Ainsi, le juge Blanchard dans son jugement nous rend un fier service, car il nous dévoile les implications de l’opposition à la Loi 21. Depuis des années, dans mes écrits, j’explique que les soi-disant obligations religieuses ne sont que des mythes. Si, par contre, nous prenons ces obligations au sérieux, comme par exemple l’obligation de porter certains signes, alors il faut invoquer une « âme » ou des « lois de Dieu » afin de justifier cette obligation, afin d’expliquer en quoi les signes religieux seraient si essentiels.

Alors, quelle est la prochaine étape pour CFIC et CSA ? Ces organismes vont-ils prendre position prochainement pour l’existence de l’âme afin de rationaliser leur opposition à la laïcité et à la Loi 21 ?
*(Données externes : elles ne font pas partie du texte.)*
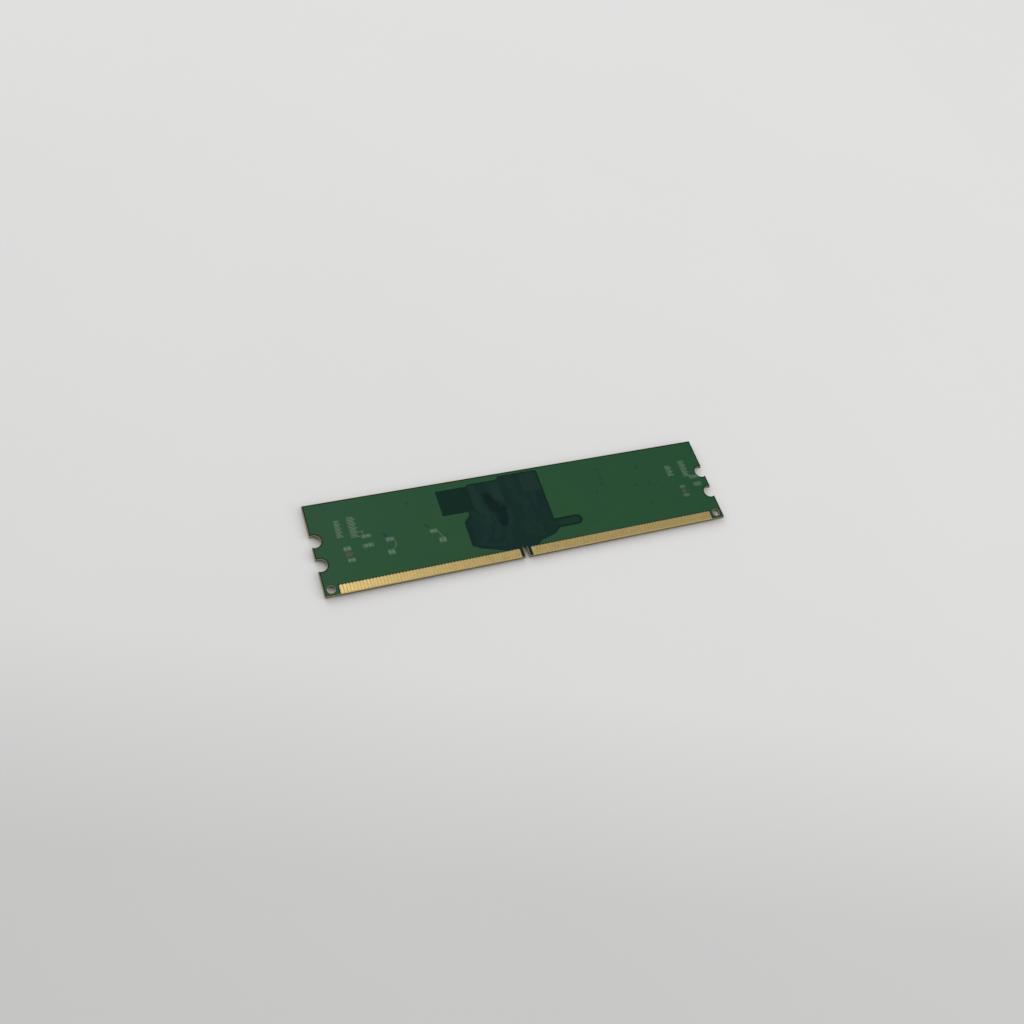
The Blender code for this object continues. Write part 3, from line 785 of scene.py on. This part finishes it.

4 commentaires sur “Blogue 122 : L’abyssale hypocrisie de CFI-Canada
  1. Réal Boivin dit :

    Merci David pour ce texte qui nous explique ce qui se passe dans le Canada anglais et qui n’est pas diffusé en français et surtout pas au Québec français.
    Je pense que cette organisation ne sert plus à rien sinon à engraisser des scribouilleurs avec des fonds publics.

    • David Rand dit :

      Merci Réal.
      Je ne pense pas que cette organisation reçoive des fonds publics, heureusement.
      Mais elle reçoit des dons importants d’athées canadiens, dont plusieurs peuvent être membres de notre association aussi.

  2. Réal Boivin dit :

    Pourtant sur leur site on voit qu’on peut faire un don déductible d’impôt. N’est-ce pas de l’argent public ?

    • David Rand dit :

      Effectivement, c’est profiter indirectement de l’argent des contribuables. Il faudrait aussi vérifier le statut de leur partenaire Canadian Secular[sic] Alliance. S’ils interviennent devant les tribunaux contre la Loi 21, ce sera CSA qui le fera (par le CFIC si je comprends bien). Alors si les dons à la CSA sont déductibles d’impôt, cela veut dire qu’ils peuvent détourner l’argent des contribuables pour lutter contre la laïcité.